Vonnegut also teaches a lesson about striving to be the best at war, who really wins? The convenient mass destruction of fellow man should be spoken about more rather than taught as being a victory in classes. The men who killed the most in the most efficient ways are the victories and we study and glorify them in class. Humans must be taught that being the best at killing is good, “We went over to the side of the machines we become gun-men. We were no longer creatures of nature, of a maternal eco-system. Earlier wars have been fought within nature, by natural beings; later wars will be fought by robots.” (O’ Reilly 107). Vonnegut is breaking down the entire structure of what is valued in civilized culture and it should be taught in the institutions that uphold that structure.

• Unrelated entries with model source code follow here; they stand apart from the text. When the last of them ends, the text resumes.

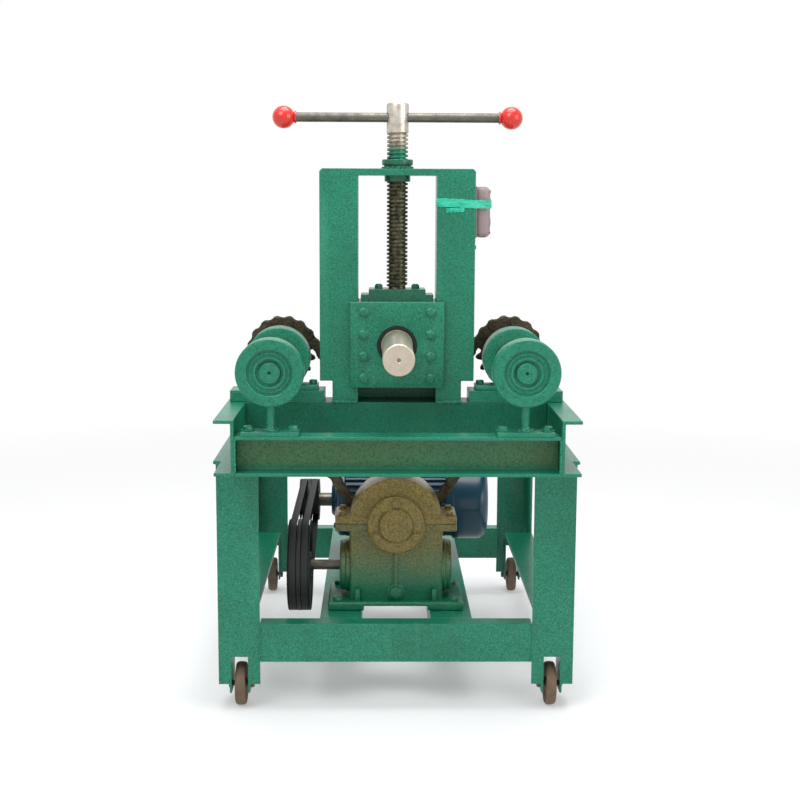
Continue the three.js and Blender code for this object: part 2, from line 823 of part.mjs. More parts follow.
function rearBearing(sign) {
  const x = sign * lowerShaftX;
  const back = rearBearingFront + rearBearingThick;
  const footTop = baseBlockTop + rearBearingFootTall;
  const middle = (rearBearingFront + back) / 2;
  const body = joined(
    rod(bearingRadius, rearBearingFront, back, "y", [x, 0, lowerShaftHeight]),
    block(
      [x - rearBearingFootHalf, x + rearBearingFootHalf],
      [rearBearingFront, back],
      [baseBlockTop, footTop],
    ),
    block(
      [x - bearingRadius / 2, x + bearingRadius / 2],
      [rearBearingFront, back],
      [baseBlockTop, lowerShaftHeight],
    ),
    ...sides.map((end) => {
      const place = [x + end.sign * (rearBearingFootHalf - rearBearingBoltInset), middle, 0];
      return boltHead(rearBearingBoltRadius, footTop - rooting, footTop + rearBearingBoltTall, "z", place);
    }),
  );
  const below = block([x - frameWidth, x + frameWidth], [0, frameDepth], [0, baseBlockTop]);
  return cut(
    body,
    rod(
      shaftRadius + runningGap,
      rearBearingFront - overrun,
      back + overrun,
      "y",
      [x, 0, lowerShaftHeight],
    ),
    below,
  );
}

// The left chain runs in the front plane, the right chain in the plane behind it
function planeOf(sign) {
  return chainPlane + (chainSpread * (1 + sign)) / 2;
}

// A sprocket with roller seats on the pitch circle, one toothed row in each plane, and a hub
function sprocket(x, height, boreRadius, planes) {
  const tip = pitchRadius + toothTipRise;
  const seat = chainRollerRadius + runningGap;
  const step = fullTurn / sprocketTeeth;
  const outline = Array.from({ length: sprocketTeeth }, (_, tooth) => {
    const angle = tooth * step;
    const gullet = Array.from({ length: seatSteps + 1 }, (_, i) => {
      const swing = angle + Math.PI + seatSweep * (1 - (2 * i) / seatSteps);
      return [
        pitchRadius * Math.cos(angle) + seat * Math.cos(swing),
        pitchRadius * Math.sin(angle) + seat * Math.sin(swing),
      ];
    });
    const corners = [0.5 - tipHalfShare, 0.5 + tipHalfShare].map((share) => {
      const turn = angle + step * share;
      return [tip * Math.cos(turn), tip * Math.sin(turn)];
    });
    return [...gullet, ...corners];
  }).flat();
  const placed = outline.map(([a, b]) => [x + a, height + b]);
  const half = sprocketWidth / 2;
  const front = chainPlane - half - hubLong;
  const back = planes[planes.length - 1] + half;
  const rows = planes.map((plane) => prism(placed, plane - half, plane + half, "y"));
  return cut(
    joined(...rows, rod(hubRadius, front, back - rooting, "y", [x, 0, height])),
    rod(boreRadius, front - overrun, back + overrun, "y", [x, 0, height]),
  );
}

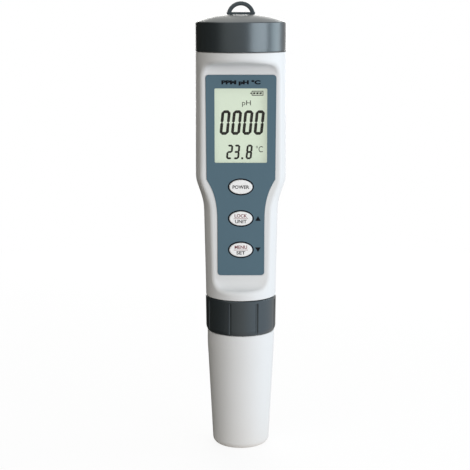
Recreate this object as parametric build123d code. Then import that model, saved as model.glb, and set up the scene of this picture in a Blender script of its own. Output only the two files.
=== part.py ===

This is a very fragile line that can be traversed through play. Satire allows a levity that can puncture through both sides. 
Not only does satire protect student from mental scarring but it can also bring to note social scars that were made that may have not been noticed before. For example in Huck Finn our entire class was deeply affected by the use of the n-word, “The meaning of a word, as the structuralists tell us, is not intrinsic to it but comes only from its differences from other words, its relationships to them. Because meaning is derived in that way, playing with words becomes the way to discover meanings, as well as the way to express the absence of intrinsic meaning.” (O’ Reilly 714). The use of one word excessively allowed the discussion of the word and what it represents in a socially acceptable way. Failing to understand it’s use or defending the use of it at the time was done in a comfortable way to bring up social prejudice that cannot be spoken about on a regular plane ride home. 
Play allows humans to learn tough lessons or question the lessons were were taught. It is a place where failure is ok and there is no risk of being wrong to utter destruction. It is a place of imagination and creativity. It is how to solve problems other people don't even notice. It is a stress free environment that can give us the most needful and serious solutions for what it is to be human.